Clements indicated that the earnings per share (EPS) forecasts for the fiscal year 2025 have decreased by 15%, and for the fiscal year 2026 by 18%. The new projections sit 6% and 7% below the latest Infront consensus, which was published on January 24 before the fourth-quarter results were announced. The company maintains a P/E ratio of 19.72 and is expected to report its next earnings on March 27, 2025. According to InvestingPro’s Fair Value analysis, the stock appears slightly undervalued at current levels. The valuation, influenced by a discounted cash flow (DCF) and a 17 times fiscal year 2026 earnings per share (EPS) multiple, has been lowered to align more closely with the current market valuation.
H&M’s strategic initiatives, particularly within the essential womenswear segment, were acknowledged as sensible by Barclays. The initiatives include reducing lead times, enhancing quality while maintaining prices, and improving both online and offline customer experiences, alongside long-term marketing investments. However, Barclays expressed reservations regarding the effectiveness of these strategies in significantly accelerating sales growth or improving the brand’s heat metrics, as per the Brand Buzz Barometer published on February 25.
The downgrade reflects a growing concern about H&M’s ability to drive profitable sales growth, despite the company’s efforts to revamp its key business segments and invest in marketing.
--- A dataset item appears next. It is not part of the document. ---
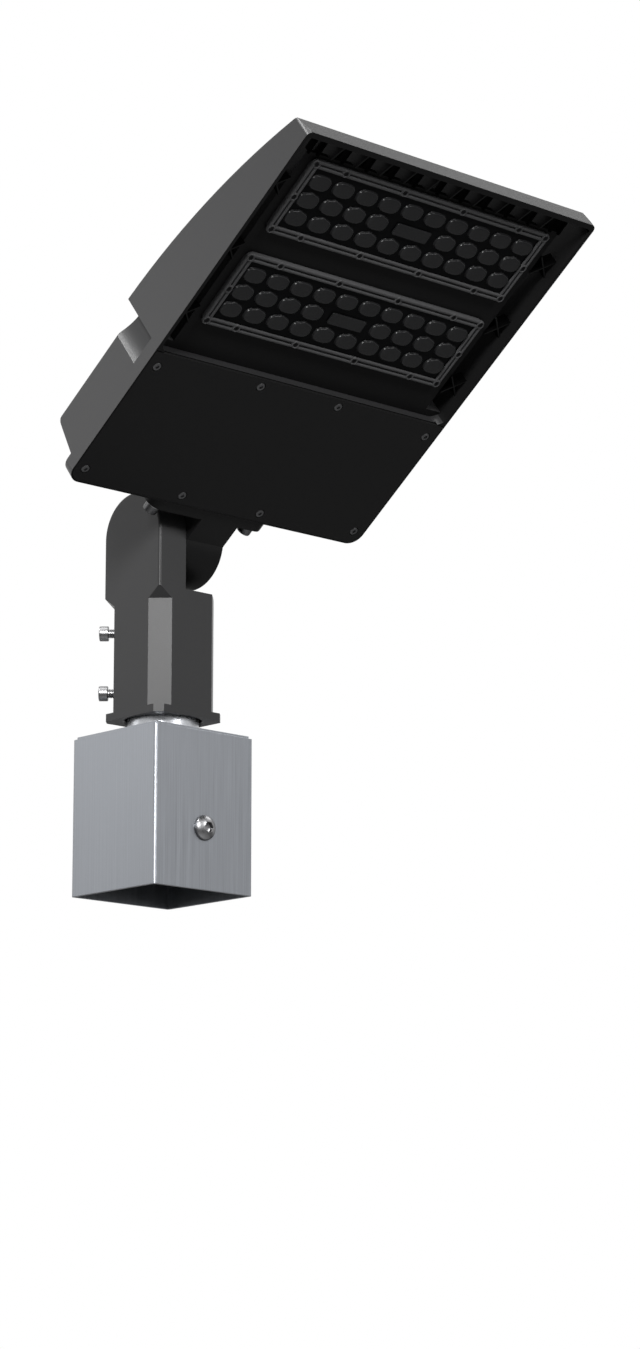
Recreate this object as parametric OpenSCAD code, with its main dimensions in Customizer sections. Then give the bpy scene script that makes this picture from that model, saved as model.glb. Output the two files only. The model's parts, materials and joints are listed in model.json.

With the price target now set at SEK 145, Barclays’ stance on H&M is now more conservative, mirroring the broader market’s current valuation of the company.
In other recent news, Hennes & Mauritz AB, commonly known as H&M, has seen varied analyst opinions regarding its financial outlook. CFRA has maintained a Buy rating with a SEK180 price target, highlighting H&M’s strategic focus on operational efficiency and margin prioritization. Despite reporting a second-quarter normalized EPS of SEK3.11, which was below consensus estimates, H&M’s revenue increased to SEK59.6 billion year-over-year. However, CFRA noted that sales in June are expected to decline by 6% due to strong comparisons from the previous year and challenging weather conditions.
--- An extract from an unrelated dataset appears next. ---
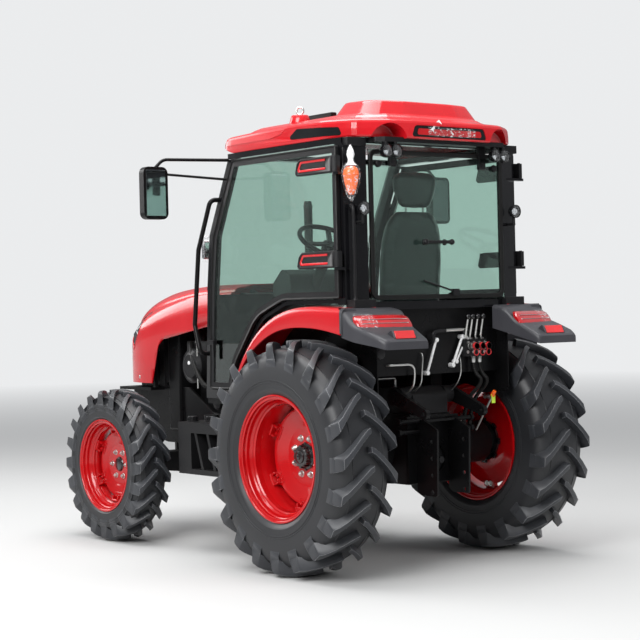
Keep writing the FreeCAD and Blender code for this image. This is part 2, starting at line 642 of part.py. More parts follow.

On the other hand, RBC Capital downgraded H&M from Outperform to Sector Perform, adjusting the price target to SEK165. This downgrade reflects concerns over the timeline for sales recovery, despite positive localized impacts from H&M’s brand revamp efforts in key cities. JPMorgan also maintained an Underweight rating with a SEK130 target, anticipating a challenging first quarter of 2025 with a predicted 19% year-over-year decline in EBIT. This cautious outlook is partly due to a forecasted drop in gross margin and concerns about customer re-engagement with the brand.
H&M has been working on enhancing its digital presence, with improvements in its website and mobile app aimed at boosting consumer engagement. However, RBC Capital suggests that the competitive landscape may prolong the retailer’s sales recovery. Investors are closely watching these developments as H&M continues to navigate a competitive retail environment.